As a child in Scotland, I loved football or, as we called it, "fitba." I wasn't any good. I was one of those kids that tended to stand back and watch the other kids run around in a big herd chasing the ball. I never wanted to be near the ball. I have to say that I was very proud of my football boots and would wear them even when I wasn't standing around on the football field.
My next-door neighbour, Iain, was a very good player and was eventually able to make a career as a professional player in Scotland and, briefly, in England, spending one year playing for Crystal Palace in London before getting homesick and coming back to Dundee. He went on to play for Dundee, Dundee United and Raith Rovers before retiring from the game to become a civil servant at about the time I was starting my career as a lawyer.
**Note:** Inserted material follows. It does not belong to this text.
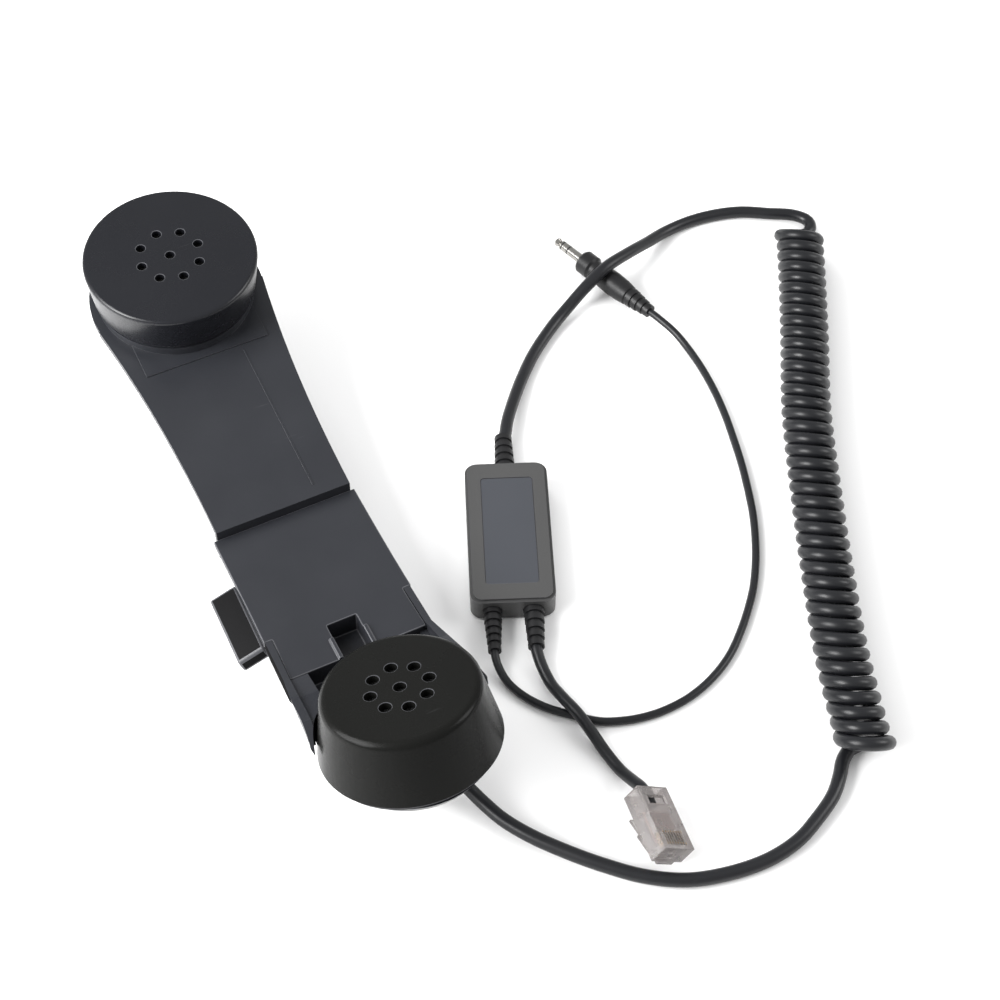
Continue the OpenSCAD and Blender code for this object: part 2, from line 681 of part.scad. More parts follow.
module box_base() color(dark) at_box() difference() {
  union() {
    translate([0, 0, 0.9]) round_box(box_w, box_len, box_split - 0.9, box_edge_r);
    round_box(box_w - 1.8, box_len - 1.8, 2, box_edge_r - 0.9);
  }
  translate([0, 0, box_wall]) round_box(box_w - 2 * box_wall, box_len - 2 * box_wall, box_t,
    box_edge_r - box_wall);
  port_holes();
  for (x = [-1, 1]) for (y = [-1, 1]) translate([x * 8.4, y * 19, -1]) {
    cylinder(r = 1.1, h = 4);
    cylinder(r = 1.9, h = 2);
  }
}

module box_panel() color([0.2, 0.2, 0.22]) at_box() translate([0, 0, box_t - 0.5])
  round_box(16.8, 42.4, 0.3, 1.1);

module box_board() color(board_green) at_box() translate([0, 0, 4.2])
  round_box(15, 40, 1.2, 1);

module box_parts() color("darkslategray") at_box() {
  translate([0, 6, 5.4]) translate([-4.5, -5, 0]) cube([9, 10, 2.6]);
  translate([0, -8, 5.4]) cylinder(r = 2.6, h = 2.6);
  for (y = [-16, -13, 14, 17]) translate([-3, y - 0.6, 5.4]) cube([6, 1.2, 1]);
}

module box_screws() color(silver) at_box() for (x = [-1, 1]) for (y = [-1, 1])
  translate([x * 8.4, y * 19, 0.2]) {
    cylinder(r = 1.05, h = 3.9);
    cylinder(r = 1.8, h = 0.8);
  }

// A ribbed strain relief along +Z from a wall, tapering to its tip
module relief(base_r, tip_r, length, bore_r, ribs) {
  pitch = (length - 2) / ribs;
  difference() {
    rotate_extrude() polygon(concat([[0, -2.6], [base_r + 0.5, -2.6], [base_r + 0.5, -1.7],
      [base_r - 0.2, -1.7], [base_r - 0.2, 0]],
      [for (i = [0 : ribs - 1]) let (r = base_r - (base_r - tip_r) * i / ribs, z = i * pitch)
        each [[r, z + 0.1], [r, z + 0.62 * pitch], [r - 0.7, z + 0.66 * pitch], [r - 0.7, z + pitch]]],
      [[tip_r, length - 1.9], [tip_r, length], [0, length]]));
    translate([0, 0, -4]) cylinder(r = bore_r + 0.05, h = length + 6);
  }
}

module at_port(i) at_box() translate([box_ports[i].x, box_ports[i].y * box_len / 2, relief_z])
  rotate([-box_ports[i].y * 90, 0, 0]) children();

module box_inlet_relief() color(soft_black) at_port(0) relief(3.4, 2.9, 14.6, cord_r, 4);
module box_jack_relief() color(soft_black) at_port(1) relief(3, 2.1, 15, jack_lead_r, 5);
module box_plug_relief() color(soft_black) at_port(2) relief(3.3, 2.6, 14, plug_lead_r, 4);

module jack_lead() color(dark) tube(jack_route, jack_lead_r);

module at_jack() aim(jack_from, jack_to) children();
jack_grip_len = norm(jack_to - jack_from);

module jack_grip() color(soft_black) at_jack() difference() {
  rotate_extrude() polygon(concat([[0, 0]],
    [for (i = [0 : 3]) each [[2.3 + i * 0.35, i * 2.6], [2.4 + i * 0.35, i * 2.6 + 1.5],
      [1.9 + i * 0.35, i * 2.6 + 1.6], [2 + i * 0.35, i * 2.6 + 2.5]]],
    [[3.6, 10.6], [4.1, 14], [4.3, 19], [4, 24], [3.5, jack_grip_len - 7.2],
      [3.6, jack_grip_len - 5.8], [4.3, jack_grip_len - 5], [4.3, jack_grip_len - 0.7],
      [3.8, jack_grip_len], [0, jack_grip_len]]));
  translate([0, 0, -1]) cylinder(r = jack_lead_r + 0.05, h = 22);
  translate([0, 0, jack_grip_len - 6]) cylinder(r = 1.6, h = 8);
}

module jack_sleeve() color(silver) at_jack() translate([0, 0, jack_grip_len]) difference() {
  union() {
    cylinder(r = 2.6, h = 0.8);
    cylinder(r = jack_r, h = 6.6);
  }
  translate([0, 0, -1]) cylinder(r = 1.1, h = 10);
}

module jack_ring() color(silver) at_jack() translate([0, 0, jack_grip_len + 7.2]) difference() {
  cylinder(r = jack_r, h = 2.4);
  translate([0, 0, -1]) cylinder(r = 1.1, h = 5);
}

module jack_tip() color(silver) at_jack() translate([0, 0, jack_grip_len]) rotate_extrude()
  polygon([[0, 10.2], [jack_r, 10.2], [jack_r, 10.7], [1.15, 11.6], [1.7, 12.6], [1.5, 13.2],
    [0.5, jack_len], [0, jack_len]]);

module jack_core() color(black) at_jack() translate([0, 0, jack_grip_len]) {
  translate([0, 0, -5.8]) cylinder(r = 1.05, h = 16);
  for (z = [6.6, 9.6]) translate([0, 0, z]) cylinder(r = jack_r, h = 0.6);
}

module plug_lead() color(dark) tube(plug_route, plug_lead_r);

// The clear shell: cable mouth behind, wire comb and contact slots in front
module plug_shell() color([0.85, 0.85, 0.88]) at_plug() difference() {
  union() {
    translate([-plug_w / 2, 0, -plug_h / 2]) cube([plug_w, plug_len, plug_h]);
    translate([-3.1, plug_len - 4, -plug_h / 2 - 1.4]) cube([6.2, 4, 1.6]);
  }
  translate([-4.6, -1, -2]) cube([9.2, 9.4, 4]);
  translate([-4.2, 8, -0.7]) cube([8.4, 10.4, 1.5]);
  for (i = [0 : 7]) translate([(i - 3.5) * 1.02 - 0.2, plug_len - 6.4, 0]) cube([0.4, 5, 4]);
  // the wedge that grips the cable's sheath
  translate([-3.6, 3, 1.8]) cube([7.2, 3, 2]);
  // slot for the latch's root
  translate([-4, plug_len - 4.2, -plug_h / 2 - 2]) cube([8, 3.1, 1.2]);
}

module plug_latch() color([0.85, 0.85, 0.88]) at_plug()
  translate([0, plug_len - 2.2, -plug_h / 2 - 1.5]) {
    rotate([0, 90, 0]) translate([0, 0, -3]) cylinder(r = 0.4, h = 6);
    rotate([13, 0, 0]) {
      translate([-3, -9, -0.4]) cube([6, 9, 0.8]);
      translate([-1.7, -15.6, -0.4]) cube([3.4, 6.8, 0.8]);
    }
  }

module plug_contacts() color(gold) at_plug() for (i = [0 : 7])
  translate([(i - 3.5) * 1.02 - 0.17, plug_len - 6.2, 0.8]) difference() {
    cube([0.34, 4.4, 2.4]);
    translate([-1, 0.6, 1.9]) cube([3, 3.2, 2]);
  }

module plug_wires() color("coral") at_plug() for (i = [0 : 7])
  translate([(i - 3.5) * 1.02, 7, 0]) rotate([-90, 0, 0]) cylinder(r = 0.42, h = 10.8);

back_shell();
ear_cover();
grip_cover();
ear_cap();
ear_cap_seal();
ear_dust_disc();
earphone_case();
earphone_grille();
earphone_cone();
earphone_magnet();
mouth_housing();
mouth_cap();
mouth_cap_seal();
mouth_dust_disc();
microphone_case();
microphone_grille();
microphone_element();
key_plate();
key_block();
key_pin();
key_seal();
switch_body();
switch_plunger();
switch_spring();
switch_bracket();
terminal_board();
terminal_screws();
ear_wires();
mouth_wires();
switch_wires();
shell_screws();
cord_gland();
cord_clamp();
clamp_screws();
handset_cord();
curl_cord();
box_cord();
box_top();
box_base();
box_panel();
box_board();
box_parts();
box_screws();
box_inlet_relief();
box_jack_relief();
box_plug_relief();
jack_lead();
jack_grip();
jack_sleeve();
jack_ring();
jack_tip();
jack_core();
plug_lead();
plug_shell();
plug_latch();
plug_contacts();
plug_wires();
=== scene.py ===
import bpy
import json
import math
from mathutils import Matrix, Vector


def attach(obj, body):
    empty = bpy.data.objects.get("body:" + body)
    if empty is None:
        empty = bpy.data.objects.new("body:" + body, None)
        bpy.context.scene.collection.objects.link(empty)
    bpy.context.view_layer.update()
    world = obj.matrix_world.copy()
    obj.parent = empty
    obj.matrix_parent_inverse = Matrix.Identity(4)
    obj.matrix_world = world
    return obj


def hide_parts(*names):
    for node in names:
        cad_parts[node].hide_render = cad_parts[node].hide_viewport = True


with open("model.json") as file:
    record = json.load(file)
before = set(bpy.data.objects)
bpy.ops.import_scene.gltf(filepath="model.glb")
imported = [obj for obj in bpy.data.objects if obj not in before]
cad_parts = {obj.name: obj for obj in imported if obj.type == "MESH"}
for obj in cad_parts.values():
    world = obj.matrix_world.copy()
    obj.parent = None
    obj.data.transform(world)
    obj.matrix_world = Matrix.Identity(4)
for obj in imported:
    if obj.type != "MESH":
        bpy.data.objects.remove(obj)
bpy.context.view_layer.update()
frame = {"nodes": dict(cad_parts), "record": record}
nodes = frame["nodes"]
subparts = frame["record"]["subparts"]
mm = 0.001


def deselectAll():
    if bpy.context.object and bpy.context.object.mode != "OBJECT":
        bpy.ops.object.mode_set(mode="OBJECT")
    bpy.ops.object.select_all(action="DESELECT")


def makeActive(piece):
    deselectAll()
    piece.select_set(True)
    bpy.context.view_layer.objects.active = piece


# turns a camera or a lamp towards a place
def aimAt(thing, target):
    aim = Vector(target) - thing.location
    thing.rotation_euler = aim.to_track_quat("-Z", "Y").to_euler()


# camera, above the mouth end and a little to the key side
cameraSetup = {"location": (-0.10685, -0.37095, 0.521), "target": (0.07388, -0.00622, 0.0),
               "lens": 72, "sensor": 36, "nearest": 0.01, "farthest": 20}
deselectAll()
bpy.ops.object.camera_add(location=cameraSetup["location"])
camera = bpy.context.object
aimAt(camera, cameraSetup["target"])
camera.data.lens = cameraSetup["lens"]
camera.data.sensor_width = cameraSetup["sensor"]
camera.data.clip_start = cameraSetup["nearest"]
camera.data.clip_end = cameraSetup["farthest"]
bpy.context.scene.camera = camera
print("camera placed")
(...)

Being a football fan was not always a joyful pastime. I have a very vivid memory of a brutal 9-3 drubbing of Scotland's national team at the hands of the hated English at Wembley. It was April 15, 1961 and it is easy to find today on Google. I was not quite 10 years old and it was a year before we were to leave for Canada. The Scottish goalie reportedly emigrated to Australia in shame!
Between 1961 and a few years ago, I didn't pay much attention to my childhood game. Every four years I would catch bits and pieces of the World Cup but I didn't pay much attention to club football in Scotland or anywhere else. Starting in 1977, I became a rabid baseball fan, or to be more precise, a fan of the Toronto Blue Jays. My passion for the Jays lasted until their second consecutive World Cup series victory in 1993 but with the collapse of their fortunes after that win I found that I didn't really have the stomach to watch them sink back to mediocrity and then rebuild.
I have watched the NFL off and on, and even in a pinch the CFL. However, no US or Canadian football team has grabbed me and made me a fan. During the 1960s I loved watching the six team National Hockey League but with expansion my interest in the game waned, only to be revived on occasion by the exploits of great players like Wayne Gretzky and Sidney Crosby. On moving to Ottawa in 1993, I tried very hard to care about the Hockey Senators, but largely failed.
Then about six or seven years ago I discovered that English Premier League games could be watched on satellite television and I started watching the games. For some reason, watching the Premier League reawoke my passion for the "beautiful game." I started by taking a pure aesthetic pleasure in the experience. Not caring who won or lost, I was able to appreciate the skill on both sides. I could admire the attacking players of both teams, their defenders and their goalkeepers. I could try to understand the different tactics being employed.
Then something fateful happened. I became a Gooner. A Gooner is a supporter of Arsenal Football Club, nicknamed "the Gunners."
It started innocently enough. As I watched the Premier League games, I found myself being attracted to Arsenal's style of play. They were an artful team, and at their best could produce some of the most beautiful goals. They had players with skill and verve and speed. They played the game the right way, almost the way Barcelona played it.
And yet there was the dark side. On a regular basis, the Arsenal team would inexplicably collapse, seizing defeat from the jaws of victory. They would excel against a poor team but could collapse disastrously whenever they played one of the top clubs. Being a Gooner was an emotional roller-coaster.
Soon it feels exactly like being in a dysfunctional relationship in which the momentary highs carry you through the inevitable lows. There are moments when a brilliant piece of play reminds you of what drew you to the team but these moments are immediately followed by the sinking feeling that all your hopes are about to be dashed.
You feel trapped. You can't just stop caring. You can't bear to watch the games but watching becomes an agonizing experience.
This has been a typical Arsenal season in the Premier League. They have spent some time in first place, but over time they have drifted further and further behind this year's league leader, Chelsea. Last year, Chelsea had a wretched season but a fresh outlook and a new and dynamic manager has rejuvenated the same squad that looked so awful a year ago. It is now clear that Arsenal have no chance of winning the league; none whatsoever. The odd brilliant performance tends to be followed by a dismal falling short.
This week, the Gunners lost to Bayern Munich 5-1 in the UEFA Champions League. Clearly, Arsenal as a team is not among the very best teams in Europe. As a result, Arsenal cannot be regarded as a prime destination for star players looking to change teams.
Arsenal has the highest ticket prices in England and probably the highest in Europe. The team has all the money needed to buy the best squad. But the top players don't want to come to Arsenal, because they will not win until something drastic changes.
Arsenal's best player now is Alexis Sanchez, the star of the Chilean national team. As of today, Chileans are literally taking to the streets to register their dismay at the prospect of Sanchez signing a contract extension with Arsenal because he is basically a one-man team. They want their star to be on a more complete team, a winning team.
I know exactly how they feel.
Arsenal need a fresh start. Arsenal need a new manager. Unfortunately most of the leading candidates are contracted to other teams: Antonio Conte at Chelsea, Pep Guardiola at Manchester City, Ronald Koeman at Everton, Jurgen Klopp at Liverpool.
If Arsenal doesn't do something soon, I will have to start figuring out how to divorce my football team!